[AIM OF THE TASK]: Make a tally of the lines in the records that include the string "image", and give only that number.

[RECORDS FOR THIS EXERCISE]:
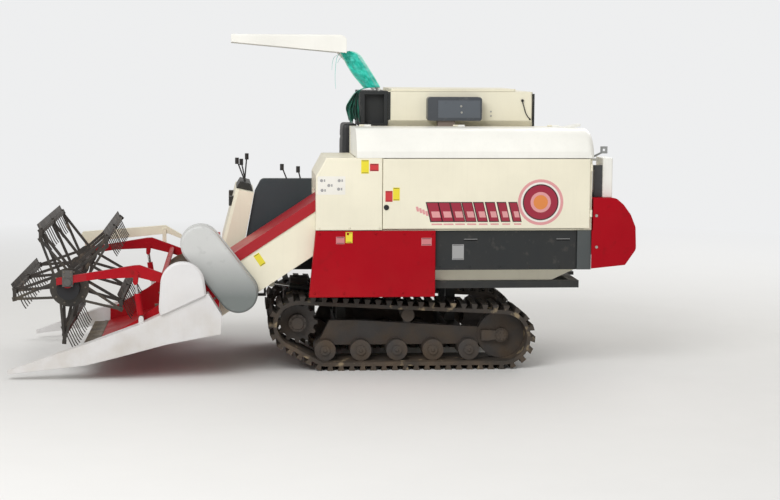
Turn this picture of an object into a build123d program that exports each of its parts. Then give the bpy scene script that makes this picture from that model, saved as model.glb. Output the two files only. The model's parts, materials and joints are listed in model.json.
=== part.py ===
"""Full-feed combine harvester on rubber tracks, as separate named pieces.

Millimetres. X points forward, Y to the machine's left and Z up. The origin is on the ground,
midway along the machine and midway between its sides.
"""

import os
from math import atan2, cos, degrees, hypot, pi, radians, sin, tan

from build123d import *

os.makedirs("parts", exist_ok=True)

# Clearances
SOFT_GAP = 0.3  # between a soft piece and what it rests on
PIN_GAP = 0.4  # between a pin and its eye, on the radius
LIFT_EYE_GAP = 2.6  # the same at the lift cylinder's rod, whose eye drifts a little from its pin
REEL_EYE_GAP = 1.4  # the same at the rods of the reel's cylinders

# Body
BODY_SIDE = 950  # from the centre plane to the outer faces of the side sheets
BODY_FRONT = 90
BODY_REAR = -2205
CHASSIS_TOP = 760
HOUSING_Y = (60, BODY_SIDE - 150)  # the threshing housing; its drives run outside its left face
BELT_Y = (HOUSING_Y[1] + 30, HOUSING_Y[1] + 55)
PANEL_INNER = BODY_SIDE - 90  # the inner faces of the front and red panels
DOOR_INNER = BODY_SIDE - 19
DOOR_STOP = DOOR_INNER - 6
DARK_PANEL_SIDE = BODY_SIDE - 38
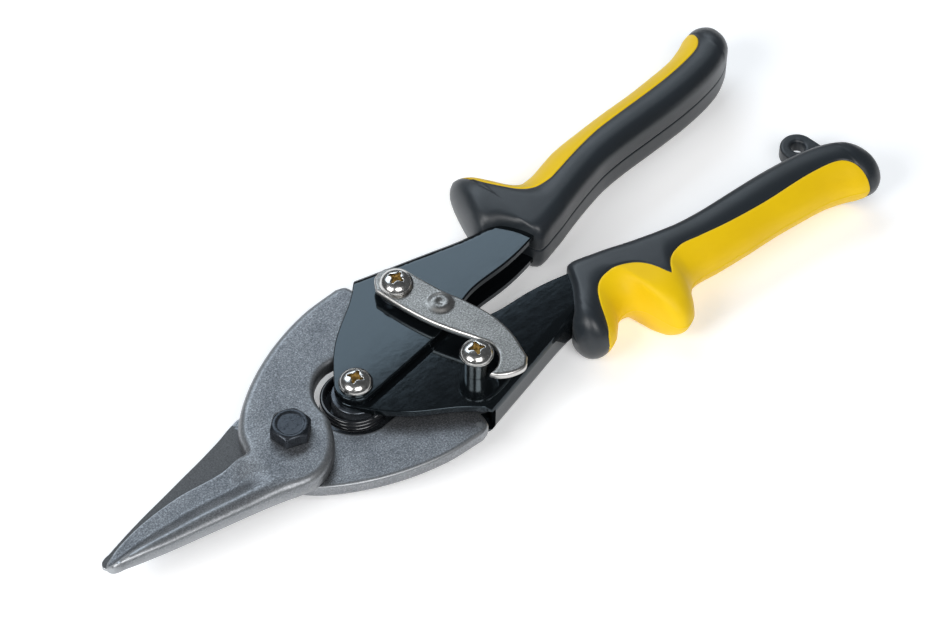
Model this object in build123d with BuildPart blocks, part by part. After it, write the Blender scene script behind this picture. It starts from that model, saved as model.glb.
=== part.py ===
"""Compound-action aviation snips, 250 mm long, latched shut.

The snips lie flat with the jaws towards -X and the handles towards +X. +Z is up. Heights and places
below are counted from the main pivot, where the two blades cross: x along the snips, y across them,
and z from the shear plane between the blades. level() turns them into the part's own frame, whose
origin is under the middle of the closed snips, on the surface they lie on.
"""

import os
from math import atan2, cos, degrees, hypot, radians, sin

from build123d import *

os.makedirs("parts", exist_ok=True)

# Overall size and the four pivots
OVERALL_LENGTH = 250.0
TIP_REACH = 61.25  # main pivot to blade tip
HANDLE_END = OVERALL_LENGTH - TIP_REACH
CENTRE_PIVOT = (22.3, 0.0)  # handle to handle
TAIL_PIVOT = (50.6, 16.4)  # upper blade's tail to left handle
CATCH_PIVOT = (50.6, -16.4)  # lower blade's tail to right handle

# Blades
BLADE_THICKNESS = 5.0
SHEAR_GAP = 0.1
BLADE_TOP = BLADE_THICKNESS
NOTCH_RADIUS = 11.3  # clears the spring round the centre pivot
TAIL_END_RADIUS = 8.5
SHOULDER_X = 44.2
EDGE_LAND = 2.8  # height of the wall behind the cutting edge

# Handle frames, folded from sheet
SHEET = 2.0
CHANNEL_HEIGHT = 11.5
LEFT_FRAME_TOP = 7.1
LEFT_FRAME_BOTTOM = LEFT_FRAME_TOP - CHANNEL_HEIGHT
RIGHT_FRAME_TOP = -LEFT_FRAME_BOTTOM
RIGHT_FRAME_BOTTOM = -LEFT_FRAME_TOP
FRAME_TIP_RADIUS = 5.8
FOLD_RADIUS = 3.0
FRAME_EDGE_RADIUS = 0.4
WEB_FRONT_X = 46.8
FRAME_END_X = 172.0

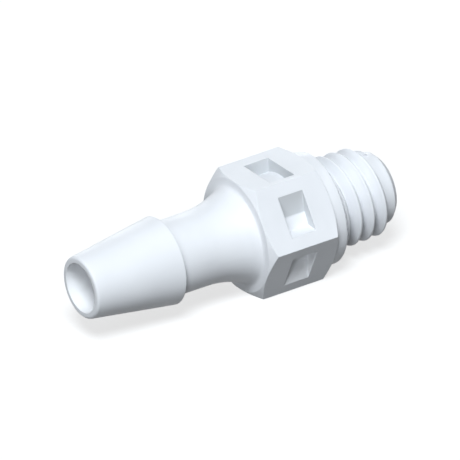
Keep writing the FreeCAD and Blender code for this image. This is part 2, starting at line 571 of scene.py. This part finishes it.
def ridge_section(form):
    """Section of the ridge where it starts in the collar, its flanks divided for the lead-in."""
    slope = math.tan(form.angle / 2)
    start = ridge_start(form)
    crest = form.crest_radius - start * math.tan(form.lean)
    flat = form.crest_flat / 2
    bevel = flat + form.crest_bevel
    shoulder = crest - form.crest_bevel * slope
    base = root_radius(form) - SUNK
    foot = bevel + (shoulder - base) * slope
    lower = Vector((foot, base))
    upper = Vector((bevel, shoulder))
    side = [lower.lerp(upper, step / FLANK_STEPS) for step in range(FLANK_STEPS + 1)]
    side.append(Vector((flat, crest)))
    before = [(start - out, radius) for out, radius in side]
    after = [(start + out, radius) for out, radius in reversed(side)]
    return before + after


def cut_back(verts, form):
    """Lean the ridge inwards and cut it back to the cone of the lead-in."""
    start = ridge_start(form)
    foot = root_radius(form) + form.lead_in
    for vert in verts:
        radius = vert.co.yz.length
        leant = radius - (vert.co.x - start) * math.tan(form.lean)
        vert.co.yz = vert.co.yz * min(leant, foot - vert.co.x) / radius


def add_ridge(mesh, form):
    """Right-hand ridge of the thread, wound round the core."""
    outline = add_outline(mesh, ridge_section(form))
    advance = Vector(AXIS) * form.pitch / STEPS_A_TURN
    angle = TURN * form.turns
    steps = STEPS_A_TURN * form.turns
    swept = bmesh.ops.spin(
        mesh, geom=outline, cent=ORIGIN, axis=AXIS, dvec=advance, angle=angle, steps=steps
    )
    for end in (outline, swept["geom_last"]):
        bmesh.ops.edgeloop_fill(mesh, edges=edges_of(end))
    cut_back(mesh.verts, form)


def shade(mesh):
    """Smooth round surfaces that meet at sharp edges."""
    bmesh.ops.recalc_face_normals(mesh, faces=mesh.faces)
    for face in mesh.faces:
        face.smooth = True
    for edge in mesh.edges:
        edge.smooth = edge.calc_face_angle(0.0) < SHARP


def add_shell(data, make, *settings):
    """One closed shell, added to what the mesh already has."""
    mesh = bmesh.new()
    make(mesh, *settings)
    shade(mesh)
    mesh.from_mesh(data)
    mesh.to_mesh(data)
    mesh.free()


class FITTING_OT_mould_body(bpy.types.Operator):
    """Mould the fitting in its plastic: the body, the thread and the floors of the pockets."""

    bl_idname = "fitting.mould_body"
    bl_label = "Mould the body"

    def execute(self, context):
        form = context.scene.thread_form
        data = bpy.data.meshes.new("moulded_fitting")
        add_shell(data, add_body)
        add_shell(data, add_core, form)
        add_shell(data, add_ridge, form)
        add_shell(data, add_barrel, context.scene.plastic_look)
        data.materials.append(moulded_plastic(context.scene.plastic_look))
        piece = bpy.data.objects.new("moulded_fitting", data)
        context.scene.collection.objects.link(piece)
        weights = piece.modifiers.new("Flat surfaces lead", "WEIGHTED_NORMAL")
        weights.keep_sharp = True
        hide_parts(NODE)
        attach(piece, "root")
        return {"FINISHED"}


def seen(shader):
    """1 for what the eye sees, also as a reflection or through glass."""
    ray = shader.add("ShaderNodeLightPath", output="Is Camera Ray")
    return ray + ray.output("Is Glossy Ray") + ray.output("Is Transmission Ray")


def floor_material():
    """White to the eye, darker to the light that it throws back up."""
    material = bpy.data.materials.new("pale_floor")
    shader = Shader(material)
    paper = shader.add("ShaderNodeBsdfDiffuse", values={"Color": PAPER})
    glow = shader.add("ShaderNodeEmission", values={"Color": WHITE, "Strength": GLOW})
    white = shader.add("ShaderNodeAddShader", values={0: paper, 1: glow})
    dim = shader.add("ShaderNodeBsdfDiffuse", values={"Color": DIM})
    surface = shader.add("ShaderNodeMixShader", values={0: seen(shader), 1: dim, 2: white})
    shader.add("ShaderNodeOutputMaterial", values={"Surface": surface})
    return material


def set_world(look):
    """Even grey light all round that the eye sees as white."""
    world = bpy.data.worlds.new("studio")
    bpy.context.scene.world = world
    shader = Shader(world)
    fill = {"Color": opaque(look.light_colour), "Strength": look.fill_strength}
    light = shader.add("ShaderNodeBackground", values=fill)
    white = shader.add("ShaderNodeBackground", values={"Color": WHITE})
    surface = shader.add("ShaderNodeMixShader", values={0: seen(shader), 1: light, 2: white})
    shader.add("ShaderNodeOutputWorld", values={"Surface": surface})


def set_lamp(look, name, strength, direction):
    """Soft lamp that stands far off in one direction."""
    light = bpy.data.lights.new(name, "SUN")
    light.energy = strength
    light.angle = look.softness
    light.color = look.light_colour
    lamp = bpy.data.objects.new(name, light)
    lamp.rotation_euler = (-Vector(direction)).to_track_quat("-Z", "Y").to_euler()
    bpy.context.scene.collection.objects.link(lamp)


def set_floor(look):
    """Floor under the flat that the part lies on."""
    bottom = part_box(NODE)[0][2]
    bpy.ops.mesh.primitive_plane_add(size=look.floor_size)
    floor = bpy.context.object
    floor.name = "floor"
    floor.data.transform(Matrix.Translation((0, 0, bottom)))
    floor.data.materials.append(floor_material())


def set_camera(look):
    """Camera without perspective that looks down on the part from the side of its barb."""
    camera = bpy.data.cameras.new("camera")
    camera.type = "ORTHO"
    camera.ortho_scale = look.view_width
    camera.clip_start = CLIP_START
    camera.clip_end = CLIP_END
    level = math.cos(look.view_elevation)
    side = math.sin(look.view_azimuth) * level
    front = math.cos(look.view_azimuth) * level
    back = Vector((side, -front, math.sin(look.view_elevation)))
    roll = Matrix.Rotation(-look.view_roll, 4, "Z")
    turn = (-back).to_track_quat("-Z", "Y").to_matrix().to_4x4() @ roll
    place = Vector(look.view_centre) + back * look.view_width * CAMERA_WIDTHS
    eye = bpy.data.objects.new("camera", camera)
    eye.matrix_world = Matrix.Translation(place) @ turn
    bpy.context.scene.collection.objects.link(eye)
    bpy.context.scene.camera = eye


class FITTING_OT_set_stage(bpy.types.Operator):
    """Set the floor, the lamps and the camera."""

    bl_idname = "fitting.set_stage"
    bl_label = "Set the stage"

    def execute(self, context):
        look = context.scene.stage_look
        context.scene.view_settings.view_transform = "Standard"
        set_world(look)
        set_lamp(look, "key", look.key_strength, look.key_direction)
        set_lamp(look, "side", look.side_strength, look.side_direction)
        set_lamp(look, "back", look.back_strength, look.back_direction)
        set_floor(look)
        set_camera(look)
        return {"FINISHED"}


class FITTING_PT_panel(bpy.types.Panel):
    """Steps that mould the fitting and set the stage."""

    bl_label = "Hose barb fitting"
    bl_idname = "FITTING_PT_panel"
    bl_space_type = "VIEW_3D"
    bl_region_type = "UI"
    bl_category = "Fitting"

    def draw(self, context):
        column = self.layout.column()
        for operator in STEPS:
            column.operator(operator.bl_idname)


STEPS = (FITTING_OT_mould_body, FITTING_OT_set_stage)
CLASSES = (PlasticLook, ThreadForm, StageLook, *STEPS, FITTING_PT_panel)


def register():
    for item in CLASSES:
        bpy.utils.register_class(item)
    bpy.types.Scene.plastic_look = bpy.props.PointerProperty(type=PlasticLook)
    bpy.types.Scene.thread_form = bpy.props.PointerProperty(type=ThreadForm)
    bpy.types.Scene.stage_look = bpy.props.PointerProperty(type=StageLook)


def unregister():
    del bpy.types.Scene.stage_look
    del bpy.types.Scene.thread_form
    del bpy.types.Scene.plastic_look
    for item in reversed(CLASSES):
        bpy.utils.unregister_class(item)


def main():
    register()
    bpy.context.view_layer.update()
    bpy.ops.fitting.mould_body()
    bpy.ops.fitting.set_stage()


if __name__ == "__main__":
    main()
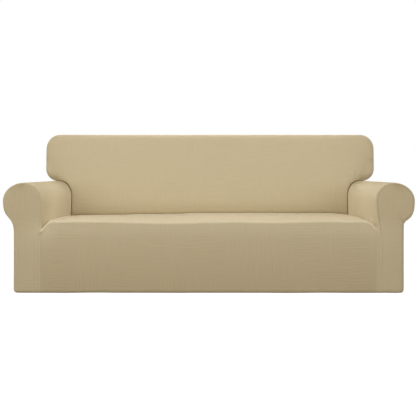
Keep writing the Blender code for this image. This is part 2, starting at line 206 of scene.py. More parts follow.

[ANSWER TO THIS TASK]: 2